*Aim of the exercise*
Reproduce all of the data exactly.

>>>>

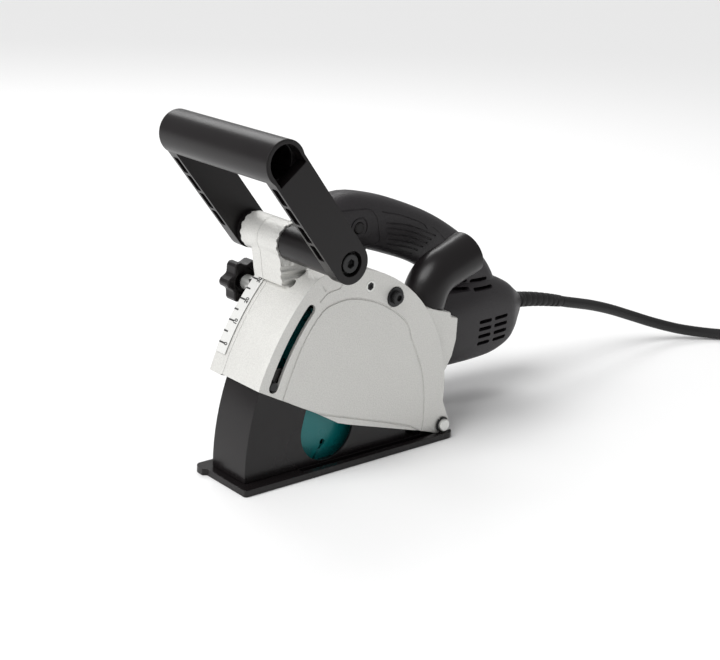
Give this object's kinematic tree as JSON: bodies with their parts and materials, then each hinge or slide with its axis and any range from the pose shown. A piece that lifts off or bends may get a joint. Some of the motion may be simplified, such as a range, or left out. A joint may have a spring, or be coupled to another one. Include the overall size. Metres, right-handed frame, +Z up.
{
  "type": "wall chaser",
  "caption": "Handheld twin-wheel wall chaser with a plunging cast cover on a flat shoe, closed rear handle, stirrup front handle, dust elbow and depth stop.",
  "frame": {"origin": "on the shoe's bottom face, straight below the rear pivot pin, in the guard box's middle plane", "axes": "-X is the cutting direction, +X the cord end, +Y the motor side, +Z up"},
  "size_m": [0.8131, 0.229, 0.2609],
  "materials": {
    "cast_silver": "painted casting",
    "black_coat": "black coated steel",
    "black_plastic": "grained",
    "dark_housing": "grained",
    "steel": "ground",
    "zinc": "zinc plated",
    "black_steel": "blackened",
    "wheel_teal": "painted steel blank",
    "copper": "turned",
    "label_white": "printed label",
    "rubber": "matte"
  },
  "bodies": {
    "base": {"base_plate": "black_coat", "inner_guard": "black_coat", "guard_screw_1": "black_steel", "guard_screw_2": "black_steel", "guide_pin_near": "black_steel", "guide_pin_far": "black_steel", "pivot_pin": "zinc", "pivot_clip": "black_steel", "return_spring": "steel", "cord_coil": "rubber", "plug": "rubber"},
    "head": {"wheel_cover": "cast_silver", "cover_washer": "black_steel", "cover_bolt": "black_steel", "cover_screw": "black_steel", "blade_case": "cast_silver", "scale_plate": "label_white", "gear_housing": "cast_silver", "bearing_cap": "cast_silver", "spindle_bearing": "steel", "needle_bearing": "steel", "front_motor_bearing": "steel", "motor_housing": "dark_housing", "stator": "black_steel", "rear_motor_bearing": "steel", "brush_cap_near": "black_plastic", "brush_cap_far": "black_plastic", "brush_near": "black_steel", "brush_far": "black_steel", "handle_shell_near": "dark_housing", "handle_shell_far": "dark_housing", "handle_screw_1": "black_steel", "handle_screw_2": "black_steel", "handle_screw_3": "black_steel", "switch": "black_plastic", "cord_guard": "rubber", "cord": "rubber"},
    "spindle": {"spindle": "steel", "spindle_gear": "steel", "inner_flange": "black_steel", "spacer_narrow": "zinc", "spacer_wide": "zinc", "wheel_near": "wheel_teal", "wheel_far": "wheel_teal", "lock_nut": "black_steel"},
    "armature": {"armature_shaft": "steel", "armature_core": "black_steel", "commutator": "copper", "cooling_fan": "black_plastic", "pinion": "steel"},
    "front_handle": {"front_handle": "black_plastic", "handle_bolt_near": "black_steel", "handle_bolt_far": "black_steel"},
    "dust_nozzle": {"dust_nozzle": "black_plastic"},
    "depth_stop": {"stop_stud": "zinc", "stop_pointer": "black_plastic"},
    "depth_knob": {"depth_knob": "black_plastic"},
    "trigger": {"trigger": "black_plastic"},
    "lock_off_button": {"lock_off_button": "black_plastic"},
    "shaft_lock_button": {"shaft_lock_button": "black_plastic"}
  },
  "joints": [
    {"name": "plunge", "type": "hinge", "parent": "base", "child": "head", "pos_m": [0, 0, 0.0105], "axis": [0, -1, 0], "range_deg": [0, 16.3], "stiffness_Nm_per_rad": 9, "springref_deg": -42.97},
    {"name": "spindle_spin", "type": "hinge", "parent": "head", "child": "spindle", "pos_m": [-0.1051, 0, 0.0641], "axis": [0, 1, 0], "continuous": true},
    {"name": "armature_spin", "type": "hinge", "parent": "head", "child": "armature", "pos_m": [0, 0.0515, 0.0641], "axis": [1, 0, 0], "continuous": true},
    {"name": "front_handle_tilt", "type": "hinge", "parent": "head", "child": "front_handle", "pos_m": [-0.143, 0, 0.172], "axis": [0, 1, 0], "range_deg": [-40, 60]},
    {"name": "nozzle_swivel", "type": "hinge", "parent": "head", "child": "dust_nozzle", "pos_m": [-0.0086, 0, 0.1054], "axis": [0.29, 0, 0.957], "range_deg": [-70, 25]},
    {"name": "depth_set", "type": "hinge", "parent": "head", "child": "depth_stop", "pos_m": [0, 0, 0.0105], "axis": [0, -1, 0], "range_deg": [0, 15.2]},
    {"name": "knob_turn", "type": "hinge", "parent": "depth_stop", "child": "depth_knob", "pos_m": [-0.1421, 0.05, 0.12974], "axis": [0, 1, 0], "range_deg": [0, 180]},
    {"name": "trigger_press", "type": "hinge", "parent": "head", "child": "trigger", "pos_m": [-0.077, 0.0515, 0.151], "axis": [0, -1, 0], "range_deg": [0, 4], "stiffness_Nm_per_rad": 1, "springref_deg": -6.88},
    {"name": "lock_off_press", "type": "slide", "parent": "head", "child": "lock_off_button", "axis": [0, 1, 0], "range_m": [0, 0.0014], "stiffness_N_per_m": 400, "springref_m": -0.002},
    {"name": "shaft_lock_press", "type": "slide", "parent": "head", "child": "shaft_lock_button", "axis": [0, -1, 0], "range_m": [0, 0.003], "stiffness_N_per_m": 400, "springref_m": -0.003}
  ],
  "couplings": [
    {"joint": "armature_spin", "follows": "spindle_spin", "ratio": -3.3636}
  ]
}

<<<<

*Written reply*
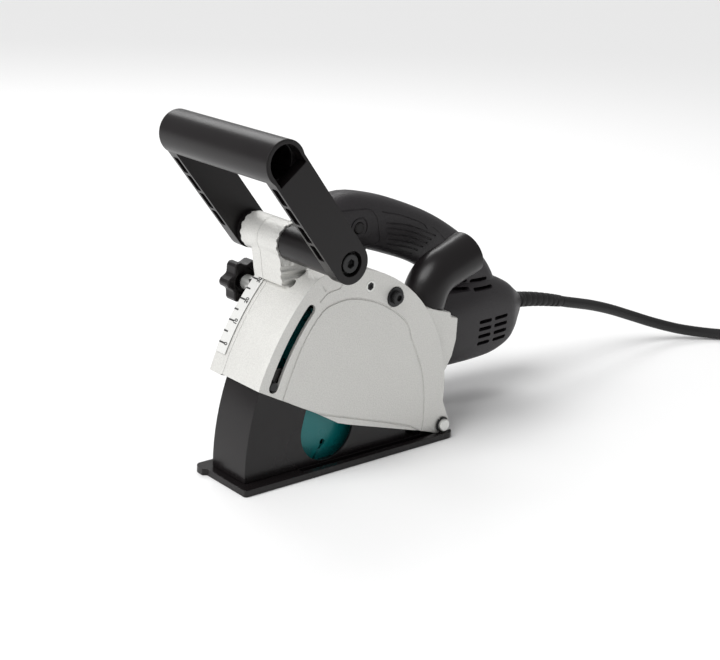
Give this object's kinematic tree as JSON: bodies with their parts and materials, then each hinge or slide with its axis and any range from the pose shown. A piece that lifts off or bends may get a joint. Some of the motion may be simplified, such as a range, or left out. A joint may have a spring, or be coupled to another one. Include the overall size. Metres, right-handed frame, +Z up.
{
  "type": "wall chaser",
  "caption": "Handheld twin-wheel wall chaser with a plunging cast cover on a flat shoe, closed rear handle, stirrup front handle, dust elbow and depth stop.",
  "frame": {"origin": "on the shoe's bottom face, straight below the rear pivot pin, in the guard box's middle plane", "axes": "-X is the cutting direction, +X the cord end, +Y the motor side, +Z up"},
  "size_m": [0.8131, 0.229, 0.2609],
  "materials": {
    "cast_silver": "painted casting",
    "black_coat": "black coated steel",
    "black_plastic": "grained",
    "dark_housing": "grained",
    "steel": "ground",
    "zinc": "zinc plated",
    "black_steel": "blackened",
    "wheel_teal": "painted steel blank",
    "copper": "turned",
    "label_white": "printed label",
    "rubber": "matte"
  },
  "bodies": {
    "base": {"base_plate": "black_coat", "inner_guard": "black_coat", "guard_screw_1": "black_steel", "guard_screw_2": "black_steel", "guide_pin_near": "black_steel", "guide_pin_far": "black_steel", "pivot_pin": "zinc", "pivot_clip": "black_steel", "return_spring": "steel", "cord_coil": "rubber", "plug": "rubber"},
    "head": {"wheel_cover": "cast_silver", "cover_washer": "black_steel", "cover_bolt": "black_steel", "cover_screw": "black_steel", "blade_case": "cast_silver", "scale_plate": "label_white", "gear_housing": "cast_silver", "bearing_cap": "cast_silver", "spindle_bearing": "steel", "needle_bearing": "steel", "front_motor_bearing": "steel", "motor_housing": "dark_housing", "stator": "black_steel", "rear_motor_bearing": "steel", "brush_cap_near": "black_plastic", "brush_cap_far": "black_plastic", "brush_near": "black_steel", "brush_far": "black_steel", "handle_shell_near": "dark_housing", "handle_shell_far": "dark_housing", "handle_screw_1": "black_steel", "handle_screw_2": "black_steel", "handle_screw_3": "black_steel", "switch": "black_plastic", "cord_guard": "rubber", "cord": "rubber"},
    "spindle": {"spindle": "steel", "spindle_gear": "steel", "inner_flange": "black_steel", "spacer_narrow": "zinc", "spacer_wide": "zinc", "wheel_near": "wheel_teal", "wheel_far": "wheel_teal", "lock_nut": "black_steel"},
    "armature": {"armature_shaft": "steel", "armature_core": "black_steel", "commutator": "copper", "cooling_fan": "black_plastic", "pinion": "steel"},
    "front_handle": {"front_handle": "black_plastic", "handle_bolt_near": "black_steel", "handle_bolt_far": "black_steel"},
    "dust_nozzle": {"dust_nozzle": "black_plastic"},
    "depth_stop": {"stop_stud": "zinc", "stop_pointer": "black_plastic"},
    "depth_knob": {"depth_knob": "black_plastic"},
    "trigger": {"trigger": "black_plastic"},
    "lock_off_button": {"lock_off_button": "black_plastic"},
    "shaft_lock_button": {"shaft_lock_button": "black_plastic"}
  },
  "joints": [
    {"name": "plunge", "type": "hinge", "parent": "base", "child": "head", "pos_m": [0, 0, 0.0105], "axis": [0, -1, 0], "range_deg": [0, 16.3], "stiffness_Nm_per_rad": 9, "springref_deg": -42.97},
    {"name": "spindle_spin", "type": "hinge", "parent": "head", "child": "spindle", "pos_m": [-0.1051, 0, 0.0641], "axis": [0, 1, 0], "continuous": true},
    {"name": "armature_spin", "type": "hinge", "parent": "head", "child": "armature", "pos_m": [0, 0.0515, 0.0641], "axis": [1, 0, 0], "continuous": true},
    {"name": "front_handle_tilt", "type": "hinge", "parent": "head", "child": "front_handle", "pos_m": [-0.143, 0, 0.172], "axis": [0, 1, 0], "range_deg": [-40, 60]},
    {"name": "nozzle_swivel", "type": "hinge", "parent": "head", "child": "dust_nozzle", "pos_m": [-0.0086, 0, 0.1054], "axis": [0.29, 0, 0.957], "range_deg": [-70, 25]},
    {"name": "depth_set", "type": "hinge", "parent": "head", "child": "depth_stop", "pos_m": [0, 0, 0.0105], "axis": [0, -1, 0], "range_deg": [0, 15.2]},
    {"name": "knob_turn", "type": "hinge", "parent": "depth_stop", "child": "depth_knob", "pos_m": [-0.1421, 0.05, 0.12974], "axis": [0, 1, 0], "range_deg": [0, 180]},
    {"name": "trigger_press", "type": "hinge", "parent": "head", "child": "trigger", "pos_m": [-0.077, 0.0515, 0.151], "axis": [0, -1, 0], "range_deg": [0, 4], "stiffness_Nm_per_rad": 1, "springref_deg": -6.88},
    {"name": "lock_off_press", "type": "slide", "parent": "head", "child": "lock_off_button", "axis": [0, 1, 0], "range_m": [0, 0.0014], "stiffness_N_per_m": 400, "springref_m": -0.002},
    {"name": "shaft_lock_press", "type": "slide", "parent": "head", "child": "shaft_lock_button", "axis": [0, -1, 0], "range_m": [0, 0.003], "stiffness_N_per_m": 400, "springref_m": -0.003}
  ],
  "couplings": [
    {"joint": "armature_spin", "follows": "spindle_spin", "ratio": -3.3636}
  ]
}